Nowak, 53, said he did not believe there was a significant number of voters who still remained opposed to closer trading ties with Europe – but said it should go beyond electoral considerations.

“Whether you voted for Brexit or not, people recognise we’ve got a botched Brexit deal,” he said. “They can see the impact of that bad Brexit deal on things like prices in supermarkets.”

Nowak, who took over the leadership of the TUC in 2022, has been a strong supporter of Starmer in the past, despite condemning the government’s winter fuel cuts and welfare reforms, mostly now reversed.

But he gave only cautious backing to the prime minister, with Starmer’s position likely to come under further pressure after next year’s crunch May elections.

“He is the man doing the job at the moment,” Nowak said. “When I go around and talk to groups of union reps in workplaces … they are not obsessed about who is the prime minister or who is up or who is down.”

Unions have recently elected leaders who are sceptical of the current Labour administration, despite low turnouts.

Two of the biggest unions are now led by Starmer critics, Sharon Graham at Unite and the newly elected Andrea Egan at Unison, who was expelled from the Labour party in 2022.

Nowak declines to pass comment on what that might mean for relations with trade unions. But, he said, unions should feel able to call out a Labour government.

“There’s always going to be points of tension and we can’t agree on everything,” he said.

“I think people got frustrated that sometimes it looked like the hard choices were falling on those who could least afford them. This year they just have to be clear … show how you are making a difference to people’s standard of living.”

He said he was pleased to see Labour U-turn before the budget on plans for an income tax rise. “It’s not just the sharp end of the labour market who are feeling the pinch, it’s right across those low- and middle-income earners.”

Nowak said he was unsurprised that there was speculation about Starmer’s leadership. One of his likely challengers would be Angela Rayner, who has close union ties, especially with Unison, and who steered the employment rights bill before she was forced to resign earlier this year.

“When the prime minister personally is doing badly in polls, you’re never going to be able to avoid that [leadership speculation],” Nowak said.

“I just don’t think it’s useful for me to do fantasy politics. We’re dealing with the realities of what we’ve got right now.”

He said Starmer had an opportunity this year to deliver tangible differences to how people felt about the cost of living, saying if he did so it would “look fundamentally different in the polls”.

But he warned leadership hopefuls not to get distracted by politics. “Frankly, the public will not thank you for parliamentary manoeuvrings and political shenanigans when the big job at hand isn’t being delivered.”

Nowak said that he remained extremely concerned about the rise of Reform UK – despite acknowledging many trade union members were likely to be supporters of Nigel Farage’s party. But he said the normalisation of racist language was having a devastating impact on some minorities.

“I was in County Durham a couple of months ago, and met a black woman social worker who’d been in the country for 20 years. She talked about her experience of being afraid to walk out on the streets because she is being racially abused,” he said.

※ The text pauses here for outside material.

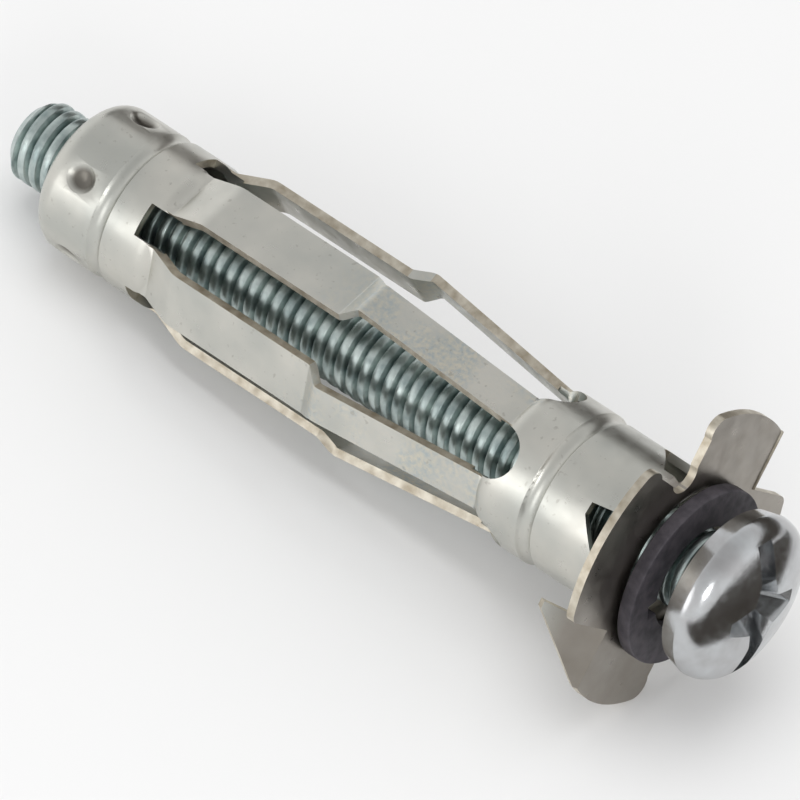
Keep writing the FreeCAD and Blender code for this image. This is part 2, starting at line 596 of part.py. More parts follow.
# Washer: it hangs on the thread by its hole, close to the flange.
washer = new_body("fibre_washer")
HANG = "(washer_bore - thread_radius - washer_slack)"
washer_plan = new_sketch(washer, "washer_plan", "YZ_Plane", FreeCAD.Placement(
    FreeCAD.Vector(0, 0, value(WASHER_BACK)), FreeCAD.Rotation()))
round_hole(washer_plan, "0", f"-{HANG}", "washer_radius")
round_hole(washer_plan, "0", f"-{HANG}", "washer_bore")
disc = pad(washer, "disc", washer_plan, "washer_thickness")
notch_plan = new_sketch(washer, "notch_plan", "YZ_Plane", FreeCAD.Placement(
    FreeCAD.Vector(0, 0, value(WASHER_BACK) - 1), FreeCAD.Rotation()))
NOTCH_Y = "(washer_bore + notch_depth)"
outline(notch_plan, [
    (f"-{NOTCH_Y}", f"-{HANG} - notch_width / 2"),
    (NOTCH_Y, f"-{HANG} - notch_width / 2"),
    (NOTCH_Y, f"-{HANG} + notch_width / 2"),
    (f"-{NOTCH_Y}", f"-{HANG} + notch_width / 2"),
])
pocket(washer, "notches", notch_plan, "washer_thickness + 2", reversed_=True)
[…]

“What we’ve done is legitimise language that frankly five, 10 years ago we would think was unacceptable. If it walks like a racist and quacks like a racist, it probably is racist.”

Nowak said he acknowledged there was widespread concern about high levels of immigration – and said unions would be prepared to back fair-minded reforms. But he cautioned they would have a major effect on public services – and that he was deeply concerned about the proposed change to make people wait 10 years for indefinite leave to remain.

“It has real-world consequences for people working in care homes, on our railways and on our buses and in our prisons, that you’re going to end up losing people that we desperately need,” he said.

“Both my grandfathers came to this country during the second world war and the idea that if you come to the UK, then within two and a half years someone could assess that you need to go back? It’s really difficult … we’ve made this point to the government.”

The TUC and most trade unions are ending the year in a celebratory mood, with the passing of the Employment Rights Act after months of delay in the Lords. But Nowak said there were significant steps still to be taken to enact the whole of Labour’s Make Work Pay package promised in the manifesto.

He said it was crucial that the end to zero-hours contracts was implemented “with real bite” so the onus was on employers to offer fixed hours. And he said the government should press ahead with its consultation on defining a single status of worker to end bogus self-employment.

“Bad employers can be incredibly innovative when it comes to insecure forms of employment,” he said.

But Nowak said he was most heartened by the passing of the new measures that made it easier for unions to organise in workplaces. “It’s the first time in my 35 years of being a trade union activist and official that any government’s ever repealed anti-union legislation,” he said.

For the first time, he expected union membership to rise over the coming years. “I think what this does is move us away from being a minority sport to the mainstream of British workplaces,” he said.

Nowak said he also wanted to see the government shout louder about its leftwing credentials, from the employment rights bill, to nationalisation, to the end of the two-child benefit gaps.

But he also said progressives who were disillusioned with Labour should engage more, showing what pressure could achieve. “I think we’ve got to make this the best possible Labour government that we can,” he said.

“I don’t think, in my job, or anybody who’s really interested in progressive politics, you can treat politics as a spectator sport. It’s not our job to carp from the sidelines, it’s to try to engage the government and lobby them.”